GM = Goodbye Malibu | 2 Mild Hybrids Gone

2010-hybrid-malibu-discontinued.jpgIn addition to getting rid of the Hummer line and selling the Saturn brand to Penske, GM recently announced that they are also discontinuing all mild hybrids from their current line-up. In an effort to pull unsuccessful, expensive technologies that show inefficient ROI, General Motors will stop building the Chevy Malibu Hybrid and Saturn Aura hybrid for the 2010 model year.

According to the Wall Street Journal,  a spokesman from GM stated that the company made this decision because of a “sufficient stock of 2009s,” and said starting up production in the near future is “possible, but not likely.” General Motors will continue to make hybrid-electric versions of the Malibu for fleet buyers, but it is uncertain if they will ever offer the Malibu hybrid for retail consumers again.

GM’s mild hybrids have not been well received by critics or consumers due to too little difference in fuel-efficiency. After unsuccessful sales of the Chevy Malibu, released at the 2008 Major League Baseball All-Star Game, GM has decided to pull the series and put funds toward more efficient hybrids down the road.

With a 22 mpg city rating and 33 mpg highway rating for the stand series,  it’s no big surprise that the 26/34 mpg  2009 Malibu Hybrid, with an extra $4,000 price tag, didn’t fare well amongst its’ competitors. In the same price range, the 2010 Ford Fusion boasts a 41 mpg city and 36 mpg highway, and the newly released 2010 Toyota Prius gets an astounding 50 mpg city and 49 mpg highway.

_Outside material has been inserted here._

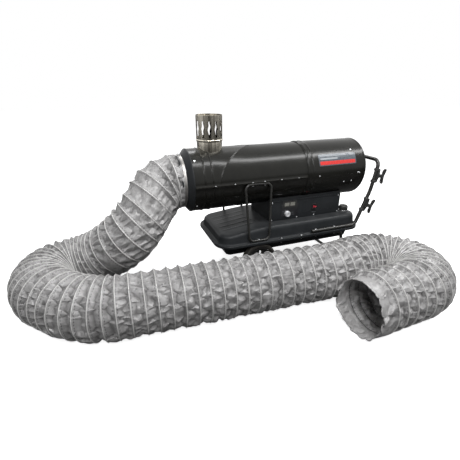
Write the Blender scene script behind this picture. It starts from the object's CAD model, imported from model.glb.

Getting rid of the hybrid Malibu and hybrid Aura won’t cost GM a lot of missed sales. Although Chevy has sold 64,000 Malibus from the start of the year through May, only about 3% (2,000) were of the hybrid version. Even more dismal were green Aura sales. In the same time period, Saturn dealers sold 9,000 Auras, but less than 2% (135) of them were hybrids, according to Autodata.

The company has not announced plans to pull their Cadillac Escalade Hybrid, Chevy Tahoe Hybrid, or any of their full-size hybrid trucks, which use a two-mode hybrid technology co-developed by Chrysler and BMW. However, Chrysler has discontinued their full-size hybrid SUV’s, the Chrysler Aspen Hybrid and Dodge Durango Hybrid that use the same technology.

After a series of unsuccessful, mildly better, hybrids, GM stated they will be turning to their plug-in series hybrid, utilizing the Chevy Volt for inspiration. There are also rumors of another upcoming hybrid, which will apply use of a lithium-ion battery and might be ready for release as early as the summer of 2011. They have not stated which models will receive these upgrades or if their will be an entirely new series developed using these technologies. Either way, it is certain that the development of these technologies will require a tremendous investment.